> _Directions_: Repeat all of the material exactly as given.

> _Provided data_:
****************************************

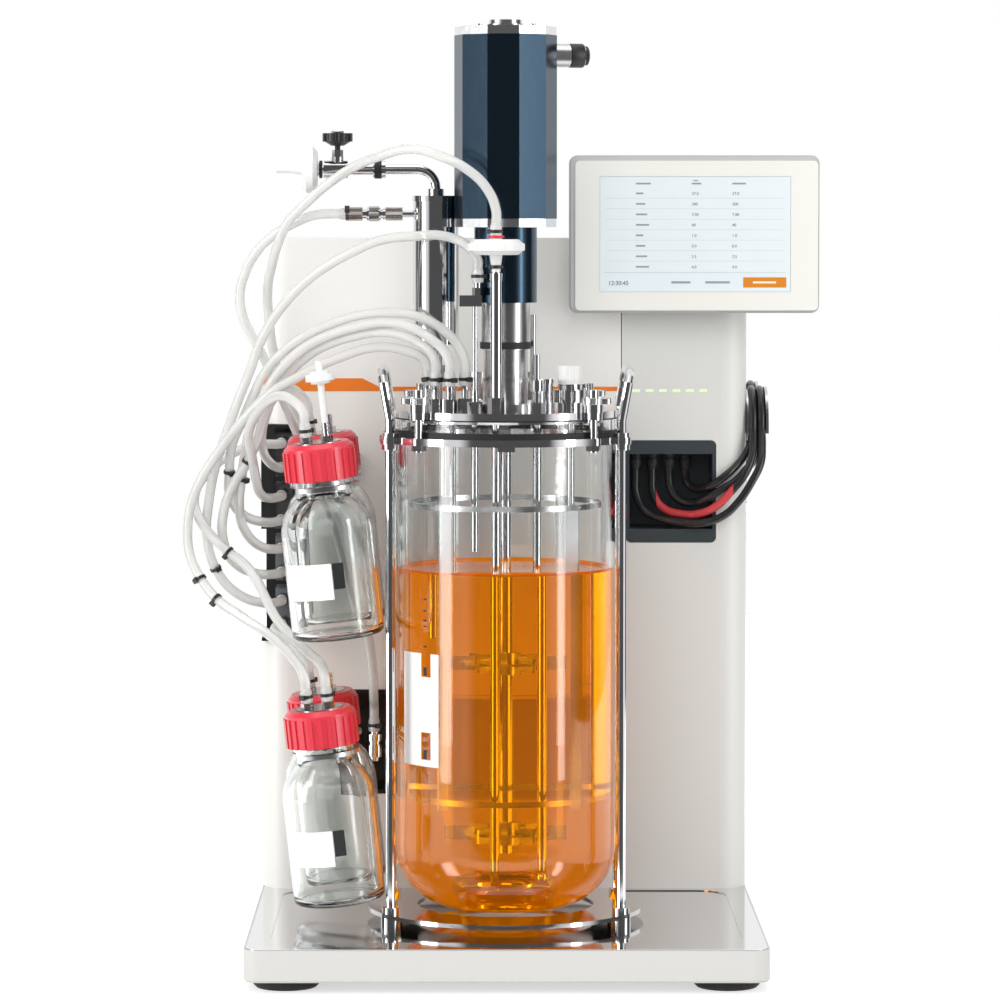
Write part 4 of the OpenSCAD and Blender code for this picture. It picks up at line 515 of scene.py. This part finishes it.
plug_metal = finish("plug_nickel", (0.62, 0.62, 0.62), 0.25, metallic=1, grain=900)
plug_rubber = finish("plug_rubber", (0.02, 0.02, 0.022), 0.5, shade=0.2, grain=700)
for i, start in enumerate(lead_starts):
    place = lead_places[i]
    bend_r = hook_r + (lead_d + 0.0003) * (0.5 if place < 2 else 1.5) + 0.0004
    side = hook_side + (lead_d + 0.0002) * (place % 2 + 0.5)
    route = list(start)
    for hook, steps in ((0, range(7)), (1, range(3, 10))):
        if hook:
            route.append((side, sum(hook_y) / 2, hook_z - 0.014 + bend_r - hook_r))
        for k in steps:
            turn = math.radians(20 * k)
            route.append((side, hook_y[hook] - bend_r * math.cos(turn),
                          hook_z + bend_r * math.sin(turn)))
    tail_y = hook_y[1] + 0.0145 + 0.0075 * place
    tail_z = hook_z - 0.040 - 0.028 * place
    route += [(side, tail_y, hook_z - 0.022), (tail_x, tail_y, (hook_z - 0.022 + tail_z) / 2),
              (tail_x, tail_y, tail_z)]
    line = [from_axis(*point) for point in route]
    lead = tube_along(f"sensor_lead_{i + 1}", line, lead_d)
    show(lead, lead.name, red_jacket if i == 1 else black_jacket, "instrument", "black_jacket",
         "sensor_leads")
    boot = turned(f"lead_boot_{i + 1}", [(0.0034, -0.012), (0.0046, -0.009), (0.0046, -0.0048),
                                         (0.004, -0.0042), (0.004, -0.0034), (0.0046, -0.0028),
                                         (0.0046, 0), (0, 0)])
    stand(boot, line[0] + Vector((0, 0, 0.0123)), (0, 0, 1))
    show(smooth(boot), boot.name, plug_rubber, "instrument", "black_jacket", "lead_plugs")
    grip = [(r, z - plug_l) for r, z in ring_of(0.014, 0.0045, 6)]
    plug = turned(f"free_plug_{i + 1}", [(0, -plug_l)] + grip
                  + [(0.0041, -0.0115), (0.0044, -0.011), (0.0044, -0.006), (0.0033, 0), (0, 0)])
    stand(plug, line[-1] - Vector((0, 0, 0.0003)), (0, 0, 1))
    show(smooth(plug), plug.name, plug_metal, "instrument", "black_jacket", "lead_plugs")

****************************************

> _The result_:
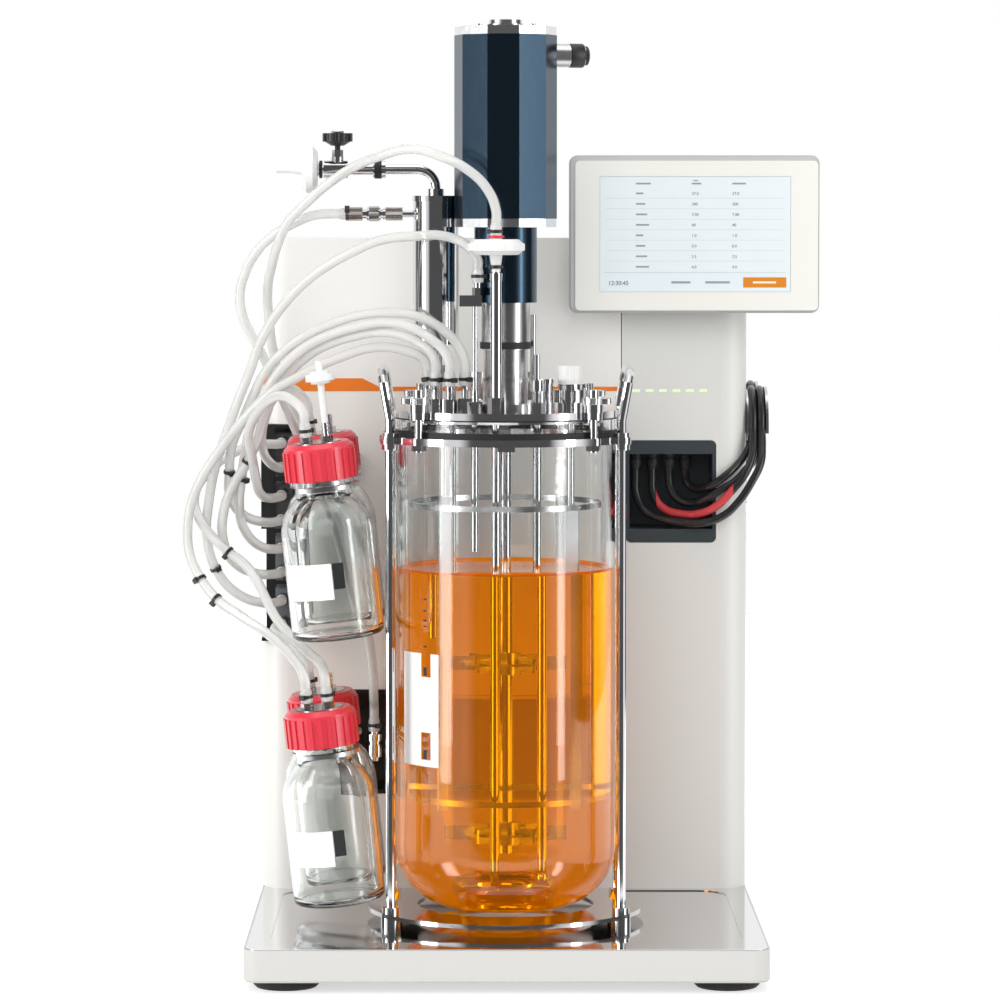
Write part 4 of the OpenSCAD and Blender code for this picture. It picks up at line 515 of scene.py. This part finishes it.
plug_metal = finish("plug_nickel", (0.62, 0.62, 0.62), 0.25, metallic=1, grain=900)
plug_rubber = finish("plug_rubber", (0.02, 0.02, 0.022), 0.5, shade=0.2, grain=700)
for i, start in enumerate(lead_starts):
    place = lead_places[i]
    bend_r = hook_r + (lead_d + 0.0003) * (0.5 if place < 2 else 1.5) + 0.0004
    side = hook_side + (lead_d + 0.0002) * (place % 2 + 0.5)
    route = list(start)
    for hook, steps in ((0, range(7)), (1, range(3, 10))):
        if hook:
            route.append((side, sum(hook_y) / 2, hook_z - 0.014 + bend_r - hook_r))
        for k in steps:
            turn = math.radians(20 * k)
            route.append((side, hook_y[hook] - bend_r * math.cos(turn),
                          hook_z + bend_r * math.sin(turn)))
    tail_y = hook_y[1] + 0.0145 + 0.0075 * place
    tail_z = hook_z - 0.040 - 0.028 * place
    route += [(side, tail_y, hook_z - 0.022), (tail_x, tail_y, (hook_z - 0.022 + tail_z) / 2),
              (tail_x, tail_y, tail_z)]
    line = [from_axis(*point) for point in route]
    lead = tube_along(f"sensor_lead_{i + 1}", line, lead_d)
    show(lead, lead.name, red_jacket if i == 1 else black_jacket, "instrument", "black_jacket",
         "sensor_leads")
    boot = turned(f"lead_boot_{i + 1}", [(0.0034, -0.012), (0.0046, -0.009), (0.0046, -0.0048),
                                         (0.004, -0.0042), (0.004, -0.0034), (0.0046, -0.0028),
                                         (0.0046, 0), (0, 0)])
    stand(boot, line[0] + Vector((0, 0, 0.0123)), (0, 0, 1))
    show(smooth(boot), boot.name, plug_rubber, "instrument", "black_jacket", "lead_plugs")
    grip = [(r, z - plug_l) for r, z in ring_of(0.014, 0.0045, 6)]
    plug = turned(f"free_plug_{i + 1}", [(0, -plug_l)] + grip
                  + [(0.0041, -0.0115), (0.0044, -0.011), (0.0044, -0.006), (0.0033, 0), (0, 0)])
    stand(plug, line[-1] - Vector((0, 0, 0.0003)), (0, 0, 1))
    show(smooth(plug), plug.name, plug_metal, "instrument", "black_jacket", "lead_plugs")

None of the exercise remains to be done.